I mean sorry for not recognizing it as a original character.

6188891

This isn't my main story, it's more of a story to fall back on when I get sick of the others I'm working on and need a break. So it'll go on hiatus and off hiatus fairly constantly. Sorry.

6188911 it ok. Meens its a bit more exciting wehen a new chapter comes out.:pinkiehappy:

(I have not read this yet, and am only making a comment on the title)

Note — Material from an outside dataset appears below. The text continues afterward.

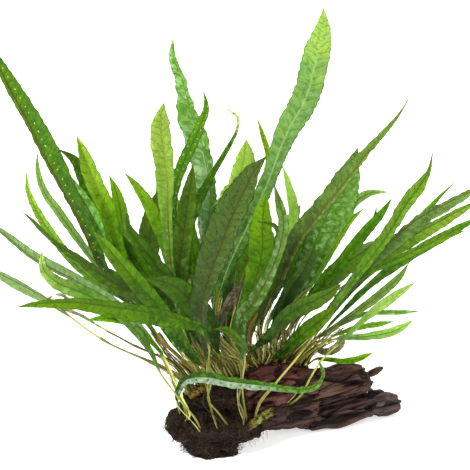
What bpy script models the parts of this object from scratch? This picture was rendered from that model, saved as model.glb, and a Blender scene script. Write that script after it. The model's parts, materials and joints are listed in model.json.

Now this is the most legit adventure. You know the adventures of Link, Mario, or Sonic? F :yay: K THEM! THIS IS THE ADVENTURE! YOU WILL NEVER SEE ANOTHER ADVENTURE AS LEGIT AS THIS ONE, F :yay: KERS!

Hrm.

Good concept, but your grammar is somewhat flawed--usually in paragraph separation relating to dialogue. It's perfectly fine for a single line of dialogue to be its own paragraph--in fact, it's expected. Having two separate characters speak in the same paragraph is actually considered flawed. And if you have a line like "I'm Leroy," Leroy said., make sure that last period in the quotation marks isn't a period.

Your flow is also... slightly jerky. One of the best bits of writing advice I've heard is "Never say A, then B. Stories should always say Because A, B happens." You aren't technically violating that rule, but you also aren't fully detailing the situation--how ponies react, how the characters feel, etc. The biggest case I can see is where Willa says "I'm the shadow queen!" and then says "Oh, no reaction." With nothing in between. Not even a little narration saying "There was an awkward moment of silence." But the problem is found throughout this chapter.

This isn't meant to say this is a bad story, mind you. This seems like it could be a lot of fun. However, a lot of people will be put off by bad grammar, and if the flow of the story doesn't fit the story itself you could break the reader's immersion and lose their interest. Still, I'll follow this. See where it goes.

Seems interesting. I hope to see more chapters of this in the future. :pinkiesmile:

This story has a lot of potential, but could use more descriptive writing in it to give more immersion, mood, connection with audience, and etc. Will Track to see how this shapes up and changes.